Puri Jagannadh, credited as a starmaker, united with one of the most promising finds of Telugu cinema, Vijay Deverakonda and it promised viewers a mouth-watering commercial cocktail. There’s every need to address this as a ‘pan-Indian’ failure, given how its creators were so desperate to ‘tailor’ it to a wider audience, without paying heed to the core-viewer base of its male lead and the director. The result? Liger neither appealed to Telugu audiences nor those in the other parts of the country. The staggering budget aside, what’s more baffling is the indifference and the recklessness with which it was made. One felt sorry for Mike Tyson and his unintentionally funny special appearance that was the butt of all ridicule.

Ramarao on Duty

There are stars for whom success does more harm than good. Ravi Teja, unfortunately, is slipping into that category. Taking cue from hits like Kick, Raja The Great, the star has limited his scope as a performer so much that it looks like he doesn’t care about straining his facial muscles anymore. Film after film, the stories and his (stock) expressions remain the same. Ramarao on Duty was a statement from audiences - ‘we’re done’. Beyond Ravi Teja’s disinterested performance, Sarath Mandava’s done-to-death tale around a heroics of an honest government officer was so 80s in its treatment that it was destined to sink without a trace.

Macherla Niyojakavargam

Slow motion intro shots, a dumb female lead, remix of a popular chartbuster for an item number, a forced comedy track to mask its ‘plotlessness’, editor-turned-director Rajashekhar Reddy tried every trick in the book to make Nithiin’s masala fare work at the ticket window. Macherla Niyojakavargam left a bitter aftertaste and was a reminder to its makers that Telugu cinema audiences have matured enough to reject a mass-appealing film with empty heroics revolving around verbose dialogues, caricaturish villains.
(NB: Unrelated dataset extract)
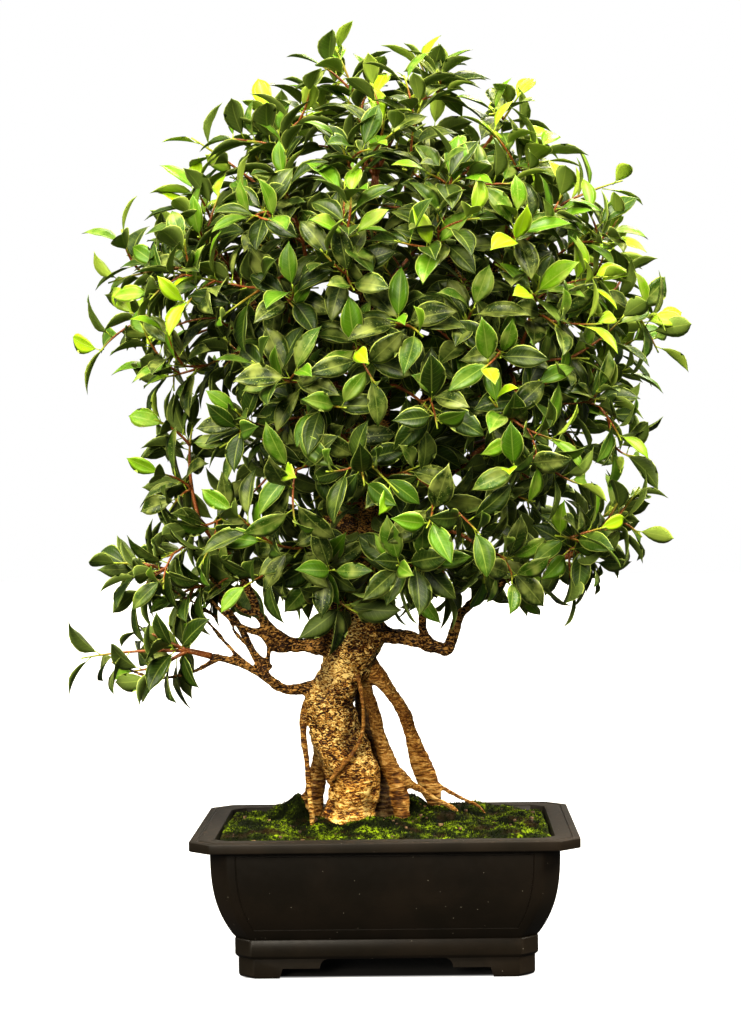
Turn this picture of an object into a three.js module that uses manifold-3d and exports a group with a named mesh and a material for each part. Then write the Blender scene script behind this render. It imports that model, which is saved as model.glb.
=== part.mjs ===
// Ficus bonsai in a rectangular pot, in millimetres, +Z up.
// The pot holds two drainage screens, soil and a mat of moss. The tree is one piece of wood with surface
// roots, aerial roots and branches, and each branch ends at a spray of leafy shoots.

import * as THREE from 'three';
import { mergeVertices } from 'three/addons/utils/BufferGeometryUtils.js';
import Module from 'manifold-3d';

const wasm = await Module();
wasm.setup();

// Driving dimensions of the pot
const RIM_WIDTH = 360;
const RIM_DEPTH = 270;
const POT_HEIGHT = 132;
const RIM_BAND = 9.5;
const RIM_BREADTH = 23;
const RIM_CORNER = 19.5;
const RIM_OVERHANG = 18;
const BODY_CORNER = 16;
const BODY_TAPER = 21;
const BODY_CURVE = 2.8;
const BASE_HEIGHT = 37;
const FOOT_HEIGHT = 18.5;
const FOOT_INSET = 3;
const FOOT_LENGTH = 38.5;
const FOOT_RISE = 3.5;
const LEDGE_LENGTH = 34.5;
const LEDGE_HEIGHT = 9.6;
const LEDGE_RISE = 8;
const FOOT_THICKNESS = 13;
const FLOOR_THICKNESS = 9.5;
const WALL = 7;
const GROOVE_INSET = 6.5;
const GROOVE_WIDTH = 1.6;
const GROOVE_DEPTH = 0.9;
const SOFT_EDGE = 1.2;
const BASE_STEP = 0.4;
const FOOT_BEVEL = 3;
const HOLE_RADIUS = 12;
const HOLE_OFFSET = 75;
const HOLE_SIDES = 14;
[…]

It’s high time Nithiin regained his mojo and prioritise stories, films that matter over indulgences to climb up the popularity chart.

Aadavallu Meeku Johaarlu

While the title of this Sharwanand starrer may mislead you into thinking that this is an empowering feministic tale, the film is everything but that. The plot is so ‘empowering’ that the lives of all its women only revolve around the men. Beyond the story, it’s criminal how a filmmaker could be so clueless about harnessing the services of powerhouses like Radhika Sarathkumar, Khushbu and Urvashi in a film. Aadavallu Meeku Johaarlu was a clear example of a desperate Sharwanand selling himself short in pursuit of box-office success. With its dream star-cast, it’s telling how the film didn’t make any noise at the box office. It’s 2022 and one could do better than casting 38-year-old actor in a story of a youngster seeking marriage.